My friend’s premise is that making and showing off paper (or PowerPoint) mock-ups is worth it.  Because…before you spend a minute of development time, you’ll want to make sure that the product you’re planning is worth it. 

Now some people disagree, and I’ve personally believed you need a product to show before you can talk about it – the opposite is just vaporware.  But there are some good arguments for trotting out your ideas on paper before you build.

So, why should you show a paper design to a prospective customer?
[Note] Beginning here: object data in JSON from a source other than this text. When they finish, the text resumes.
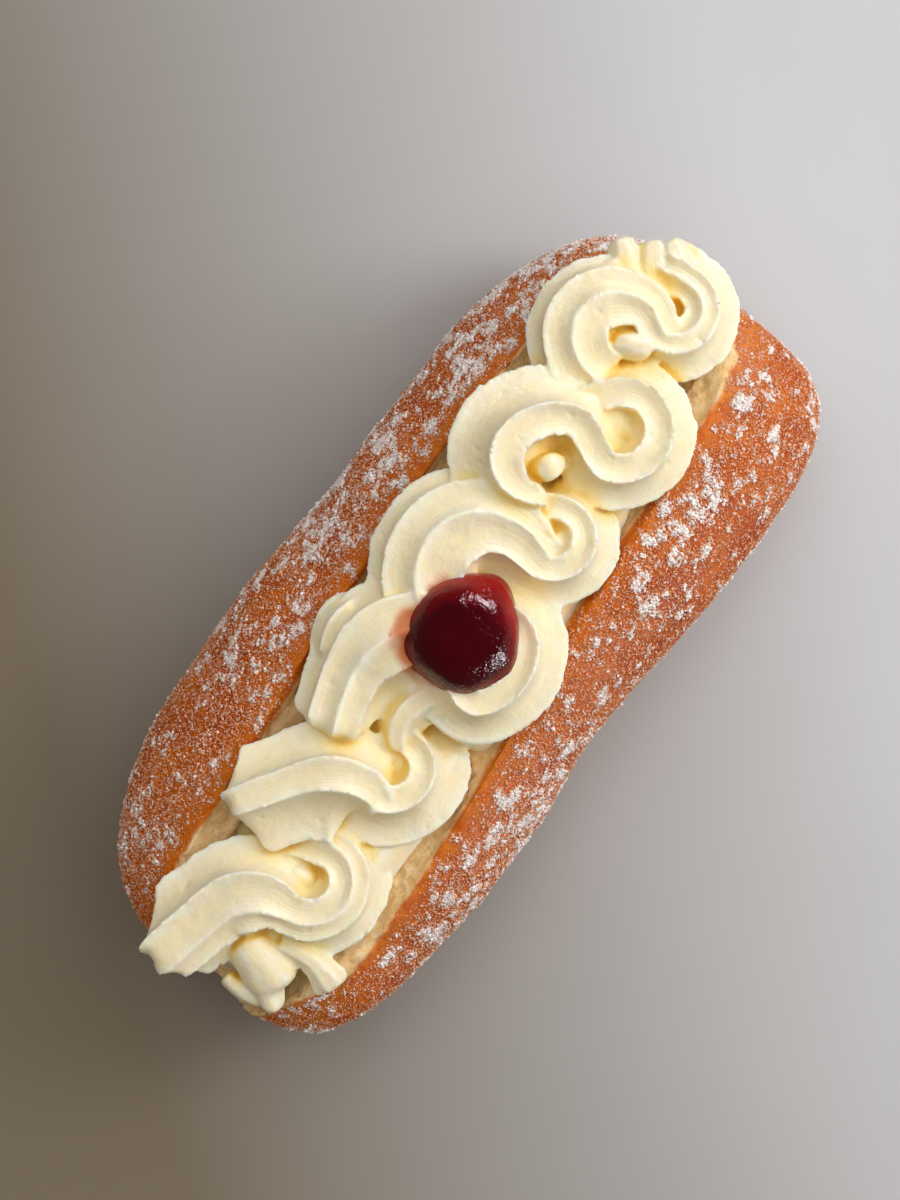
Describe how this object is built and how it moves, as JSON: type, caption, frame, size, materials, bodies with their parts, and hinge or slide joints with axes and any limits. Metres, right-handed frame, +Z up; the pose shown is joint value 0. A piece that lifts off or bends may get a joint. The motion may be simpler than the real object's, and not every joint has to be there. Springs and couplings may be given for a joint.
{
  "type": "paris bun",
  "caption": "Long sweet roll slit along its top, filled with piped swirls of whipped cream and topped with a dollop of red jam; the crust is sugared",
  "frame": {"origin": "on the resting plane, under the middle of the bounding box", "axes": "+X along the roll towards the end where the cream has ragged peaks, +Y towards the side whose crust the cream leaves wider open at the other end, +Z up"},
  "size_m": [0.1658, 0.0732, 0.0574],
  "materials": {
    "crust": "baked golden-brown crust with fine sugar, pale crumb inside the slit; stands in for bread",
    "cream": "soft ivory whipped cream; stands in for cream",
    "jam": "glossy deep red jam; stands in for jam"
  },
  "bodies": {
    "root": {"bun": "crust", "cream": "cream", "jam": "jam"}
  },
  "joints": []
}
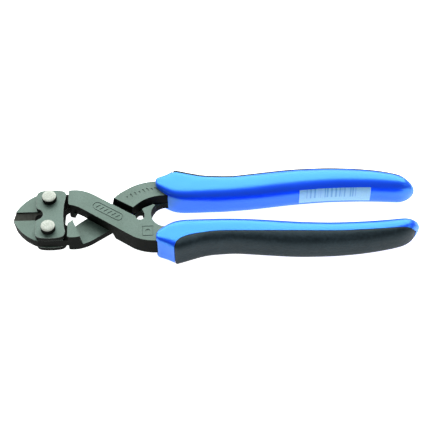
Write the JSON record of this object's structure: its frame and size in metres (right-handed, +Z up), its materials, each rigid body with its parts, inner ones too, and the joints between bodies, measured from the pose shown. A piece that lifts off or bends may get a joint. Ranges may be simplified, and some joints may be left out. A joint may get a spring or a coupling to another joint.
{
  "type": "bolt cutters",
  "caption": "Compact bolt cutters with two crossing jaw levers on pivot pins between link plates, and two-colour moulded grips.",
  "frame": {"origin": "middle of the overall box, on the surface that the tool lies on, with the blades closed", "axes": "+X runs along the tool from the blades to the ends of the grips, +Y goes from the lower grip to the upper grip, +Z is up from the surface, parallel to the pivot pins"},
  "size_m": [0.1999, 0.0484, 0.017],
  "materials": {
    "dark_steel": "forged tool steel, phosphated matte grey-green, slightly brighter on worn edges",
    "ground_steel": "bright ground steel pin ends",
    "blue_plastic": "glossy blue moulded plastic",
    "black_rubber": "fine-textured soft black rubber",
    "label": "pale satin sticker with plain grey stripes"
  },
  "bodies": {
    "link_head": {"front_link_plate": "dark_steel", "rear_link_plate": "dark_steel", "upper_pivot_pin": "ground_steel", "lower_pivot_pin": "ground_steel", "upper_pin_collar": "ground_steel", "lower_pin_collar": "ground_steel"},
    "upper_jaw_arm": {"upper_jaw_lever": "dark_steel", "lower_grip_sleeve": "blue_plastic", "lower_grip_pad": "black_rubber"},
    "lower_jaw_arm": {"lower_jaw_lever": "dark_steel", "upper_grip_sleeve": "blue_plastic", "upper_grip_pad": "black_rubber", "grip_label": "label"}
  },
  "joints": [
    {"name": "upper_jaw_pivot", "type": "hinge", "parent": "link_head", "child": "upper_jaw_arm", "pos_m": [-0.0818, 0.0088, 0.0085], "axis": [0, 0, -1], "range_deg": [0, 16]},
    {"name": "lower_jaw_pivot", "type": "hinge", "parent": "link_head", "child": "lower_jaw_arm", "pos_m": [-0.0818, -0.0088, 0.0085], "axis": [0, 0, 1], "range_deg": [0, 16]}
  ],
  "couplings": [
    {"joint": "lower_jaw_pivot", "follows": "upper_jaw_pivot", "ratio": 1}
  ]
}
  1. Get immediate feedback, before you spend time writing code.  If an idea isn’t worth anything to a customer, you get away with a much smaller investment – drawing out a design on paper could take hours or days, but writing code could take months.  Or more.
  2. Don’t set the expectation that it’s real, so customers don’t get hung up on faults.  If you see real software, even with the disclaimer that it’s a prototype, you’re going to be drawn to the worst parts or repulsed by how ugly it is.
  3. Prevent yourself from falling in love with your design.  There’s a tendency to value the work that you do and not be willing to throw it away.  We’ve managed to steer clear of that in the past, but once you’ve got a framework built for a particular design, it’s painful to give up.
  4. Start getting the word out, before your product is ready to show.  Through the skedsheet blog, we’ve tried to explain what we’re doing and why, but we’re not talking about the specifics or making promises about features.  We could take it to the next level by showing a bit of what we have in mind…today.

I’m still torn, but I spent a few hours last night mocking up a design, purely to practice a demo.  Almost everything I wanted to show could have been done in the prototype we’ve got running already, but it felt more honest doing it with just a sketch.  Will I show it to anyone?